AK: People weren’t snap-happy back then. They took representative pictures. Each picture, each negative exposed was valued. Some people were better at seeing pictures than others. The genre for them is going on holiday. The purpose of the picture is to show to people who weren’t with them, and say: ‘Look how good it was, and how good we felt.’

DE: Sometimes they mistakes unwittingly like in the seaside pictures that remind me of John Baldessari’s Wrong (1967), a tongue-in-cheek pictorial mishap in which a man looks like he has a palm tree growing out of his head.

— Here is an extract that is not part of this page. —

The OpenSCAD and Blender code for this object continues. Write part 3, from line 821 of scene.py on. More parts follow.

AK: That’s great too! One of the first pictures I wanted to paint was Imperia-Porto Maurizio II (2005). First when you look at it you think it’s a beach then you realize the actual subject is a boat on the horizon line that is hardly visible. Or in Artallo (2005), the ghostly lady on the stone steps in Italy. I thought the main subject was a tourist looking at a local Italian woman, but in the dark background there is a third person in the shadows. Maybe the lady tourist is actually looking at her.

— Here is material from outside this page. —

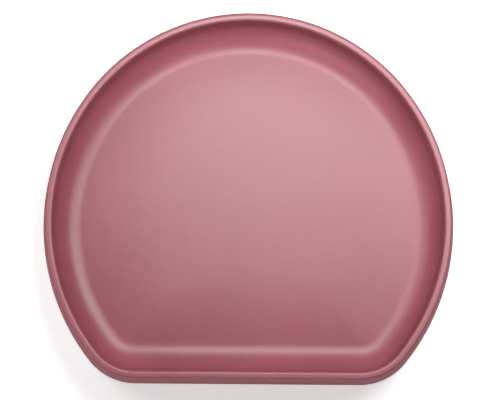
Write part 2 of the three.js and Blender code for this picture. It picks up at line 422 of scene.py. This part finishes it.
def makeBowl():
    cove, rim, hem, under = bowlSection()
    wall = bowlSteps["wall"]
    floorEdge = bowlRing(*cove[0])
    middle = cove[0][1] + bowlSizes["crownHeight"]
    start = 1 - bowlSizes["crownShare"]
    shares = (0.12, 0.3, start - 0.06)
    floorRings = [[(x * share, y * share, middle) for x, y, _ in floorEdge] for share in shares]
    for i in range(bowlSteps["crown"] // 4):
        fall = i / (bowlSteps["crown"] // 4)
        share = start + (1 - start) * fall
        z = middle - bowlSizes["crownHeight"] * fall ** 2
        floorRings.append([(x * share, y * share, z) for x, y, _ in floorEdge])
    rings = floorRings + [bowlRing(*point) for point in cove]
    rings += [bowlRing(*point) for point in linePoints(cove[-1], rim[0], wall)]
    rings += [bowlRing(*point) for point in rim]
    down = linePoints(rim[-1], hem[0], 4 * wall)
    rings += [bowlRing(inset, z, (i + 1) / (4 * wall)) for i, (inset, z) in enumerate(down)]
    rings += [bowlRing(inset, z, 1) for inset, z in hem]
    up = linePoints(hem[-1], under[0], 4 * wall)
    rings += [bowlRing(inset, z, 1 - (i + 1) / (4 * wall)) for i, (inset, z) in enumerate(up)]
    rings += [bowlRing(*point) for point in under]

    radius, bore = bowlSizes["plugRadius"], bowlSizes["plugBore"]
    top, bottom = bowlSizes["floorUnder"], bowlSizes["plugBottom"]
    plug = roundedLine([
        (radius + 1, top, 0),
        (radius, top, 0.25),
        (radius, bottom, 0.7),
        (bore, bottom, 0.7),
        (bore, top, 0.6),
        (2, top, 0),
    ], 5)
    spread = (0.97, 0.92, 0.82, 0.66, 0.48, 0.3, 0.14, 0.05)
    rings += ringsBetween(roundRing(plug[0][0], top), bowlRing(*under[-1]), spread)
    rings += [roundRing(r, z) for r, z in plug]
    mesh = skinMesh("bowlSkin", rings, (0, 0, middle), (0, 0, top))
    piece = addPiece("bowlShell", mesh, bowlSilicone)
    worn = [bowlWear(*(v.co / millimetre)) for v in mesh.vertices]
    outside = len(floorRings) + len(cove) + wall - 1 + len(rim) // 2
    last = outside + len(rim) // 2 + 4 * wall + len(hem)
    ringOf = [i // len(floorEdge) for i in range(len(mesh.vertices))]
    matt = [ease((i - outside) / bowlMarks["mattRings"]) if i < last else 0.0 for i in ringOf]
    markPoints(piece, "edgeWear", worn)
    markPoints(piece, "mattWall", matt)
    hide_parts("bowl")
    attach(piece, "bowl")


makeBowl()
print("bowl made")


# The suction foot

coreSizes = {
    "bore": 22,
    "collarRadius": 24.6,
    "flangeRadius": 31,
    "bottom": 6.3,
    "flangeTop": 7.9,
    "top": 10.7,
    "keyHoles": 8,
    "keyHoleRadius": 1.8,
    "keyCircle": 27.8,
    "steps": 128,
}
cupSizes = {
    "radius": 62,
    "landRadius": 56,
    "lipThickness": 1.1,
    "cavityHeight": 4.2,
    "cavityFlatRadius": 30,
    "ceilingTop": 6.0,
    "hubRadius": 34.5,
    "hubShoulder": 6.2,
    "hubTop": 10.7,
    "collarHole": 24.9,
    "pocketRadius": 31.3,
    "pocketTop": 8.2,
    "keyRadius": 1.5,
    "tongueEnd": 64,
    "tongueHalf": 11,
    "steps": 180,
    "slopeSteps": 26,
    "tongueSpacing": 0.006,  # radians between the points near the tongue
    "tongueSteps": 44,
}


def uprights(radius, bottom, top, steps):  # the closed cylinders through the core's flange, as one mesh
    form = bmesh.new()
    for i in range(coreSizes["keyHoles"]):
        turn = 2 * math.pi * i / coreSizes["keyHoles"]
        x = coreSizes["keyCircle"] * math.cos(turn)
        y = coreSizes["keyCircle"] * math.sin(turn)
        lower = [(x + px, y + py, bottom) for px, py in arcPoints((0, 0), radius, 0, 2 * math.pi, steps)[:-1]]
        corners = [form.verts.new(Vector(point) * millimetre) for point in lower]
        raised = [form.verts.new(Vector((px, py, top)) * millimetre) for px, py, _ in lower]
        form.faces.new(corners)
        form.faces.new(raised)
        for j in range(steps):
            k = (j + 1) % steps
            form.faces.new((corners[j], corners[k], raised[k], raised[j]))
    bmesh.ops.recalc_face_normals(form, faces=form.faces)
    mesh = bpy.data.meshes.new("uprights")
    form.to_mesh(mesh)
    form.free()
    return mesh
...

DE: …or the two big palm trees in Imperia-Blick aus Fenster (Imperia –view from window, 2006), which completely overpowers the tiny central subjects …

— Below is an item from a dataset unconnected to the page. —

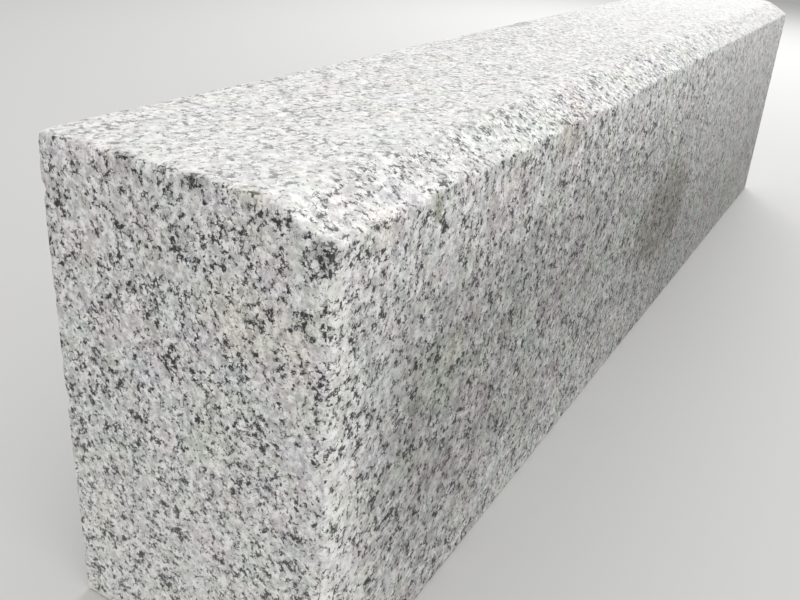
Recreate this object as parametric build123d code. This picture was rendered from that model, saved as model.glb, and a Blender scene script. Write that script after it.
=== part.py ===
from build123d import *
import os

# A granite kerb stone: one sawn block, with a worked chamfer along the top of its front face.
# X runs along the kerb, Y from the front (road) face to the back, and Z up from the bed.
# The origin is at the centre of the bed, the sawn face that lies on the mortar.
# All lengths are in millimetres.

# the block, face to face
LENGTH = 1000.0
WIDTH = 150.0
HEIGHT = 250.0

# the front chamfer: how far it runs in across the top and down the front face,
# and the radius that eases its upper edge into the top
CHAMFER_INSET = 26.0
CHAMFER_DROP = 13.0
CHAMFER_BLEND = 20.0

# the small radius rubbed on every other arris, so that it does not spall in handling
ARRIS = 2.0


def section():
    """The end outline in the YZ plane, front at -Y: a rectangle that loses its top front corner."""
    front = -WIDTH / 2
    back = WIDTH / 2
    chamfer_foot = (front, HEIGHT - CHAMFER_DROP)
    chamfer_head = (front + CHAMFER_INSET, HEIGHT)
    outline = make_face(
        Polyline((front, 0), (back, 0), (back, HEIGHT), chamfer_head, chamfer_foot, close=True)
    )
    head_corner = outline.vertices().sort_by_distance((*chamfer_head, 0)).first
    return fillet(head_corner, CHAMFER_BLEND)


def arrises(block):
    """Every edge that is still sharp: both end outlines, and each long edge that the blend has not eased."""
    end_outlines = block.faces().filter_by(Axis.X).edges()
    eased = block.faces().filter_by(GeomType.CYLINDER).edges()
    long_edges = block.edges().filter_by(Axis.X)
    return end_outlines + [edge for edge in long_edges if edge not in eased]


def kerb_stone():
    """The section run along X, half to each side of the origin, with its arrises rubbed."""
    block = extrude(Plane.YZ * section(), LENGTH / 2, both=True)
    return fillet(arrises(block), ARRIS)


os.makedirs("parts", exist_ok=True)
stone = kerb_stone()
stone.label = "kerb_stone"
export_step(stone, "parts/kerb_stone.step")
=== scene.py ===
from math import radians, tan

import bmesh
import bpy
from mathutils import Matrix, Vector, noise


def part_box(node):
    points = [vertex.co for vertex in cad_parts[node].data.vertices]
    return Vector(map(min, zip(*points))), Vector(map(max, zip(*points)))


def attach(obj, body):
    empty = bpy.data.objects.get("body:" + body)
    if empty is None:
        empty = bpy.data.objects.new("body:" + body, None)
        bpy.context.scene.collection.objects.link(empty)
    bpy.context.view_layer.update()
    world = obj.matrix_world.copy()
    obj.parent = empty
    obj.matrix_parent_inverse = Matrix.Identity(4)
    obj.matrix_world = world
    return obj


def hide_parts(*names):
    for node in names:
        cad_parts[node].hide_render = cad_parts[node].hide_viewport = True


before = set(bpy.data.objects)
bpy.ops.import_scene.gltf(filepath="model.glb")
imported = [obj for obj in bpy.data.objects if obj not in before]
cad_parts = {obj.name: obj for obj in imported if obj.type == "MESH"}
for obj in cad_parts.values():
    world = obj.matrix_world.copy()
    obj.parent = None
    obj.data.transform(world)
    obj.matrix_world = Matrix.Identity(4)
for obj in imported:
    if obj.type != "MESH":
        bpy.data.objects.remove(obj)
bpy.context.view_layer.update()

# The kerb is one block of granite, sawn square, with a shallow chamfer worked along the top of its
# front face and eased into the top. Its arrises are only rubbed, so they stay crisp but uneven.
MM = 0.001
low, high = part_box("kerb_stone")
CHAMFER_INSET = 26 * MM
CHAMFER_DROP = 13 * MM
CHAMFER_BLEND = 20 * MM
BLEND_SEGMENTS = 4
ARRIS = 1.6 * MM
ARRIS_SEGMENTS = 3
# faces that turn by more than this meet in an arris, and points closer than a hair are one
ARRIS_TURN = radians(20)
HAIR = 0.05 * MM
ALONG, BACK, UP = Vector((1, 0, 0)), Vector((0, 1, 0)), Vector((0, 0, 1))
chamfer_foot = Vector((0, low.y, high.z - CHAMFER_DROP))
chamfer_head = Vector((0, low.y + CHAMFER_INSET, high.z))
chamfer_out = Vector((0, -CHAMFER_DROP, CHAMFER_INSET)).normalized()

block = bmesh.new()
bmesh.ops.create_cube(block, size=1.0)
bmesh.ops.scale(block, vec=high - low, verts=block.verts)
bmesh.ops.translate(block, vec=(low + high) / 2, verts=block.verts)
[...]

AK: It’s funny that the subject of these slides often seems to be either in the centre or not at all in the centre. What I loved was when the photographer took pictures of people in which they sort of blend-in with the scenery. Like o.T. (Untitled, 2006) depicting a woman strolling in an autumn forest, or Monako-Exzot Garten (Monaco Exzot, Garden (2006)

DE: … which is of ladies walking in a shadowy cactus garden … all of the titles come from what was writing on the original slide, right? The incorrect spelling of ‘exotic’ on the slide label is kind of revealing.

AK: The slides were all so neatly framed, a lot of care had been taken with them, they are all mounted between two pieces of glass, bound together with archival tape, and labelled by hand. The untitled painting is from an unlabelled slide. It’s interesting because there is an implication that the unlabelled, untitled picture is the most personal one, the one without representational value. o.T. is one of the most emotional pictures in the series.

DE: Their palette is also emotionally laden isn’t it?

AK: The high contrast in the slides forced me to use a lot of black, but never from the tube. I mixed black to give it a certain tone, one you can sense. My paintings are not ‘bright’ in the cheaply colourful sense, they use subtle, faded and bleached tones. For some weird reason, except for a few, they all have this kind of slight greyness about them, which gives them a slightly depressing touch. The slides weren’t actually faded. I think it is the clothes because all the men wear grey and the women wear white dresses with little floral patterns … smudged non-colours. The brighter colours are coming from nature or architectural surroundings: they are not so intense in comparison with say … plastic! The only bright colour is brought in through plastic or flowers! Take for example the painting Artallo II (2006) – the man drinking at a fountain, it’s all brown grey and blue except for the flowers. I like this image because it’s almost like a tricky manipulated Photoshop image in which only one zone has been kept in colour. I wonder whether the photographer was interested in the man drinking or in the flowers. I chose to paint this picture because the main subject was so unclear. It’s the same with Kurpark Bad Eilsen (Spa gardens, Bad Eilsen, 2006) - was it the flowers or the couple pushing a pram? The strong diagonal makes it an artful composition. But nothing really seems like the main subject.

DE: What can painting do that photography can’t?

AK: It can capture an essence, dispense with superfluous information. It can allow for illusionism. A splotch of titanium white can be a coat. It materializes the virtual. The slides are just slides, if you have a slideshow you just throw filtered light against a wall. A painting is material. Photography begins with a click, whereas in painting the click comes at the moment the painting is finished.

DE: For the viewer these paintings are holidays into the past?

AK: Of course, but second hand ones. They aren’t yours or mine. They are all places I haven’t been to, in a time when I didn’t exist yet. The pictures are the only access you or I have to that place at that moment in time.